Records that describe objects —
━━━
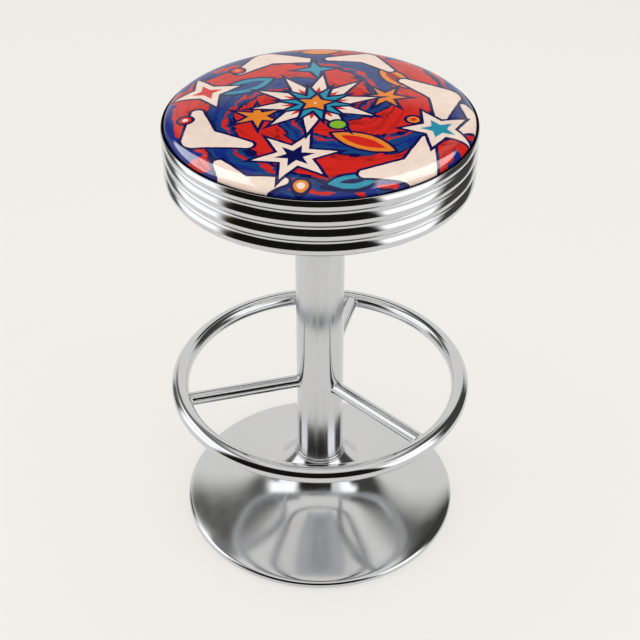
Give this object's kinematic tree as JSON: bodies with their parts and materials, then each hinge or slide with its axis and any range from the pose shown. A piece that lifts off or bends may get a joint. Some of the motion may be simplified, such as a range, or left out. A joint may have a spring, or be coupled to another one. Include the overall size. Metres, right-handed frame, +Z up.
{
  "type": "counter stool",
  "caption": "Counter stool with a round cushion in a beaded chrome band that swivels on a ball bearing, a tube column, a spoked foot ring and a trumpet base.",
  "frame": {"origin": "middle of the base on the floor, at the underside of the rubber floor ring", "axes": "+Z up along the column, -Y towards the pictured front, +X to the right of a viewer there"},
  "size_m": [0.435, 0.435, 0.6718],
  "materials": {
    "polished_chrome": "polished chrome plate",
    "satin_chrome": "softly polished chrome plate on spun steel",
    "plated_steel": "zinc plated",
    "ground_steel": "hardened and ground",
    "turned_bronze": "turned",
    "black_iron": "sand cast, black paint",
    "black_rubber": "moulded, matte",
    "printed_vinyl": "glossy printed upholstery vinyl",
    "cream_foam": "open cell foam",
    "birch_ply": "raw plywood"
  },
  "bodies": {
    "frame": {"base_bell": "satin_chrome", "base_rim": "satin_chrome", "floor_ring": "black_rubber", "ballast_plate": "black_iron", "tie_bolt": "plated_steel", "tie_washer": "plated_steel", "column_tube": "polished_chrome", "column_foot": "plated_steel", "column_collar": "polished_chrome", "foot_ring": "polished_chrome", "spoke_1": "polished_chrome", "spoke_2": "polished_chrome", "spoke_3": "polished_chrome", "swivel_hub": "plated_steel", "spindle_bush": "turned_bronze", "lower_race": "ground_steel"},
    "bearing": {"ball_cage": "turned_bronze", "ball_1": "ground_steel", "ball_2": "ground_steel", "ball_3": "ground_steel", "ball_4": "ground_steel", "ball_5": "ground_steel", "ball_6": "ground_steel", "ball_7": "ground_steel", "ball_8": "ground_steel", "ball_9": "ground_steel", "ball_10": "ground_steel", "ball_11": "ground_steel", "ball_12": "ground_steel"},
    "seat": {"upper_race": "ground_steel", "spindle": "ground_steel", "spindle_washer": "plated_steel", "spindle_nut": "plated_steel", "seat_plate": "plated_steel", "plate_bolt_1": "plated_steel", "plate_bolt_2": "plated_steel", "plate_bolt_3": "plated_steel", "plate_bolt_4": "plated_steel", "tee_nut_1": "plated_steel", "tee_nut_2": "plated_steel", "tee_nut_3": "plated_steel", "tee_nut_4": "plated_steel", "seat_board": "birch_ply", "seat_foam": "cream_foam", "seat_cover": "printed_vinyl", "seat_band": "polished_chrome", "band_screw_1": "plated_steel", "band_screw_2": "plated_steel", "band_screw_3": "plated_steel", "band_screw_4": "plated_steel", "band_screw_5": "plated_steel", "band_screw_6": "plated_steel"}
  },
  "joints": [
    {"name": "seat_swivel", "type": "hinge", "parent": "frame", "child": "seat", "pos_m": [0, 0, 0.57], "axis": [0, 0, 1], "continuous": true},
    {"name": "bearing_turn", "type": "hinge", "parent": "frame", "child": "bearing", "pos_m": [0, 0, 0.57], "axis": [0, 0, 1], "continuous": true}
  ],
  "couplings": [
    {"joint": "bearing_turn", "follows": "seat_swivel", "ratio": 0.5}
  ]
}
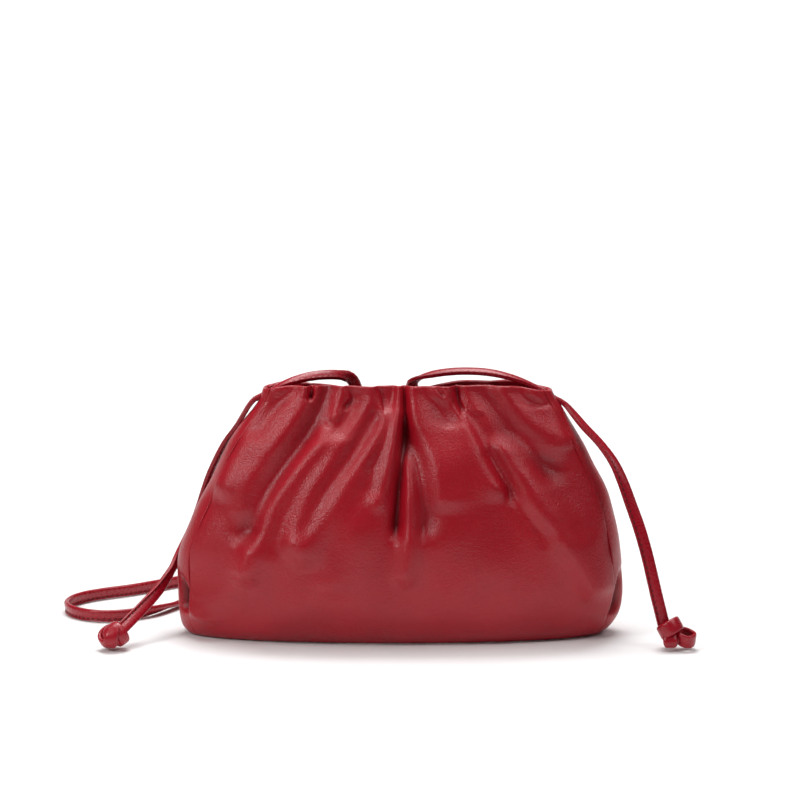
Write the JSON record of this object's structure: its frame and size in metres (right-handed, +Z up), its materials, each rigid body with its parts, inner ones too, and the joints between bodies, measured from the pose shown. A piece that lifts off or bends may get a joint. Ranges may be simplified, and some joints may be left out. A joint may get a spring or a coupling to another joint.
{
  "type": "gathered leather pouch bag",
  "caption": "Small soft red leather pouch with a gathered mouth, folded-in sides and a flat leather lace knotted at its ends.",
  "frame": {"origin": "middle of the pouch's bounding box, lace left out, on the surface that it stands on", "axes": "+X to the right seen from the front, along the mouth; +Y from the front to the back; +Z up"},
  "size_m": [0.3191, 0.1795, 0.1339],
  "materials": {
    "pouch_leather": "soft satin red leather with a fine grain",
    "lace_leather": "folded and stitched red leather, slightly glossier than the pouch"
  },
  "bodies": {
    "root": {"front_panel": "pouch_leather", "back_panel": "pouch_leather", "left_gusset": "pouch_leather", "right_gusset": "pouch_leather", "base_panel": "pouch_leather", "strap_left_end": "lace_leather", "shoulder_strap": "lace_leather", "strap_right_end": "lace_leather", "left_knot": "lace_leather", "right_knot": "lace_leather"}
  },
  "joints": []
}
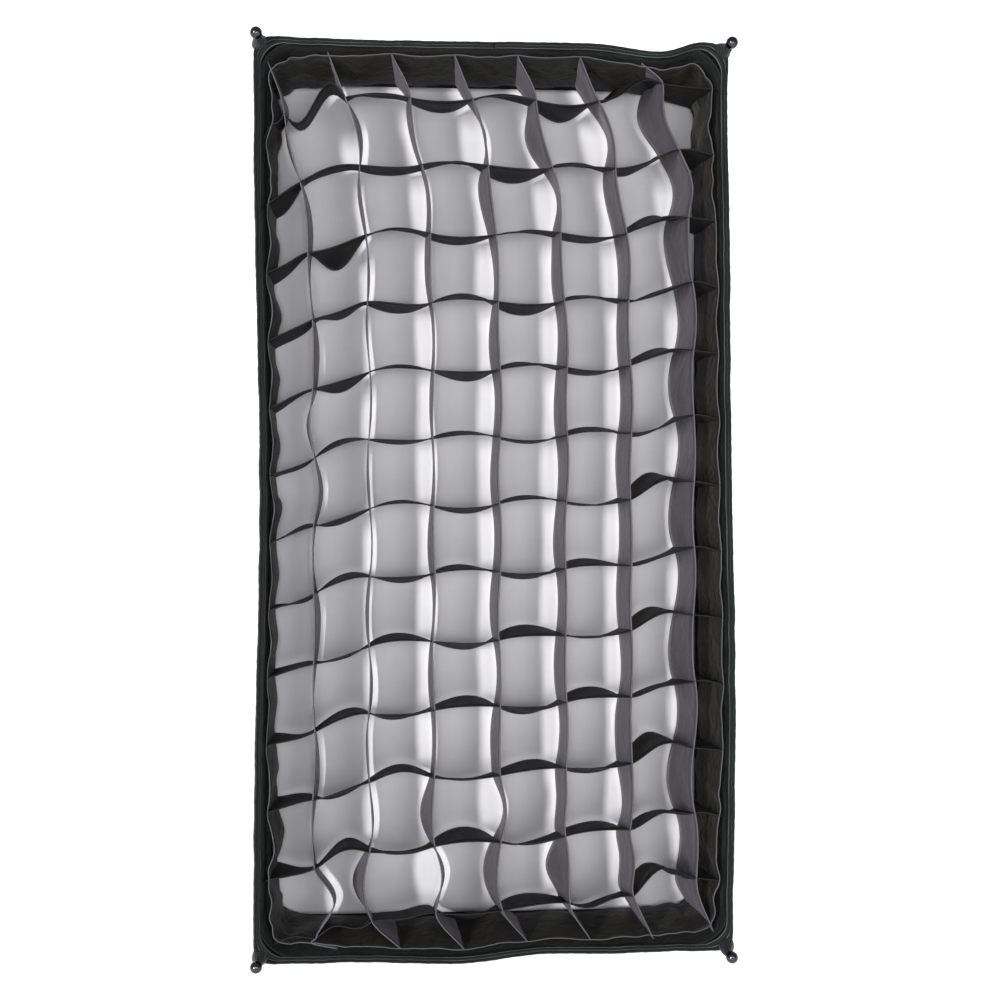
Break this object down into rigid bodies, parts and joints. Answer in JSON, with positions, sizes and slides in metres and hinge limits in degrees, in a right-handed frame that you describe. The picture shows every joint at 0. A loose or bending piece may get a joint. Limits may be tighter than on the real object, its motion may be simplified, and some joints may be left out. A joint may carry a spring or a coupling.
{
  "type": "strip softbox",
  "caption": "Tall rectangular softbox with bowed tension rods, ball rod tips, recessed white diffuser, cloth egg-crate grid and a rotating bayonet speed ring.",
  "frame": {"origin": "centre of the bayonet insert's seating face, on the optical axis", "axes": "-Y the way the light leaves, +Y towards the light head, +Z along the long side"},
  "size_m": [0.368, 0.4315, 0.7024],
  "materials": {
    "ring_metal": "black anodised",
    "holder_metal": "black powder coat",
    "fastener_steel": "zinc plated",
    "pad_brass": "turned",
    "knob_plastic": "moulded",
    "rod_steel": "drawn spring steel",
    "ball_metal": "dark nickel",
    "webbing": "woven nylon",
    "shell_cloth": "black nylon, silver coated inside",
    "hem_binding": "woven binding",
    "lip_cloth": "black woven nylon",
    "loop_tape": "brushed loop tape",
    "elastic": "woven elastic",
    "diffusion_cloth": "white translucent nylon",
    "hook_border": "black woven tape with hook backing",
    "grid_cloth": "black woven nylon"
  },
  "bodies": {
    "insert": {"bayonet_insert": "ring_metal", "retaining_plate": "ring_metal", "retaining_screws": "fastener_steel"},
    "box": {"speed_ring": "ring_metal", "holder_screws": "fastener_steel", "rear_collar": "shell_cloth", "rear_panel": "shell_cloth", "shell_panel_top": "shell_cloth", "shell_panel_bottom": "shell_cloth", "shell_panel_left": "shell_cloth", "shell_panel_right": "shell_cloth", "rim_hem": "hem_binding", "lip_lining": "lip_cloth", "lip_loop_tapes": "loop_tape", "baffle_patches": "loop_tape", "rod_holder_top_left": "holder_metal", "rod_holder_top_right": "holder_metal", "rod_holder_bottom_left": "holder_metal", "rod_holder_bottom_right": "holder_metal", "rod_top_left": "rod_steel", "rod_top_right": "rod_steel", "rod_bottom_left": "rod_steel", "rod_bottom_right": "rod_steel", "ball_tip_top_left": "ball_metal", "ball_tip_top_right": "ball_metal", "ball_tip_bottom_left": "ball_metal", "ball_tip_bottom_right": "ball_metal", "corner_tab_top_left": "webbing", "corner_tab_top_right": "webbing", "corner_tab_bottom_left": "webbing", "corner_tab_bottom_right": "webbing"},
    "lock_pad": {"lock_pad": "pad_brass"},
    "lock_screw": {"lock_stud": "fastener_steel", "lock_knob": "knob_plastic"},
    "baffle": {"baffle_cloth": "diffusion_cloth", "baffle_edge_tape": "loop_tape", "baffle_straps": "elastic"},
    "diffuser": {"diffuser_cloth": "diffusion_cloth", "diffuser_border": "hook_border"},
    "grid": {"grid_border": "hook_border", "grid_cross_01": "grid_cloth", "grid_cross_02": "grid_cloth", "grid_cross_03": "grid_cloth", "grid_cross_04": "grid_cloth", "grid_cross_05": "grid_cloth", "grid_cross_06": "grid_cloth", "grid_cross_07": "grid_cloth", "grid_cross_08": "grid_cloth", "grid_cross_09": "grid_cloth", "grid_cross_10": "grid_cloth", "grid_cross_11": "grid_cloth", "grid_cross_12": "grid_cloth", "grid_cross_13": "grid_cloth", "grid_upright_1": "grid_cloth", "grid_upright_2": "grid_cloth", "grid_upright_3": "grid_cloth", "grid_upright_4": "grid_cloth", "grid_upright_5": "grid_cloth", "grid_upright_6": "grid_cloth", "grid_upright_7": "grid_cloth"}
  },
  "joints": [
    {"name": "box_turn", "type": "hinge", "parent": "insert", "child": "box", "pos_m": [0, 0, 0], "axis": [0, 1, 0], "continuous": true},
    {"name": "lock_press", "type": "slide", "parent": "box", "child": "lock_pad", "axis": [1, 0, 0], "range_m": [0, 0.0025]},
    {"name": "lock_turn", "type": "hinge", "parent": "lock_pad", "child": "lock_screw", "pos_m": [0.09, -0.014, 0], "axis": [1, 0, 0], "range_deg": [0, 720]},
    {"name": "baffle_off", "type": "slide", "parent": "box", "child": "baffle", "axis": [0, -1, 0], "range_m": [0, 0.26]},
    {"name": "diffuser_off", "type": "slide", "parent": "baffle", "child": "diffuser", "axis": [0, -1, 0], "range_m": [0, 0.11]},
    {"name": "grid_off", "type": "slide", "parent": "diffuser", "child": "grid", "axis": [0, -1, 0], "range_m": [0, 0.09]}
  ],
  "couplings": [
    {"joint": "lock_press", "follows": "lock_turn", "m_per_rad": 0.00015915}
  ]
}
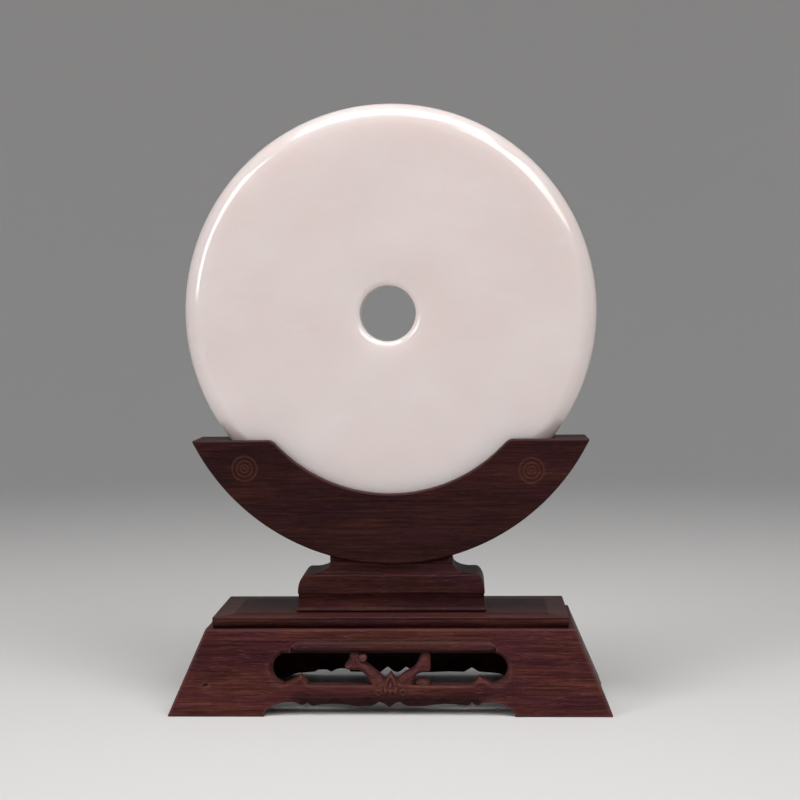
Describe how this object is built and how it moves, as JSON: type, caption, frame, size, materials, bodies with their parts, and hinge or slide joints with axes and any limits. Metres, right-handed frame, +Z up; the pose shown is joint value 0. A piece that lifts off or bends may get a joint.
━━━
TO DO —
Pull out all lines containing the word "each" from the entries above.

WORKED SOLUTION —
Give this object's kinematic tree as JSON: bodies with their parts and materials, then each hinge or slide with its axis and any range from the pose shown. A piece that lifts off or bends may get a joint. Some of the motion may be simplified, such as a range, or left out. A joint may have a spring, or be coupled to another one. Include the overall size. Metres, right-handed frame, +Z up.
Write the JSON record of this object's structure: its frame and size in metres (right-handed, +Z up), its materials, each rigid body with its parts, inner ones too, and the joints between bodies, measured from the pose shown. A piece that lifts off or bends may get a joint. Ranges may be simplified, and some joints may be left out. A joint may get a spring or a coupling to another joint.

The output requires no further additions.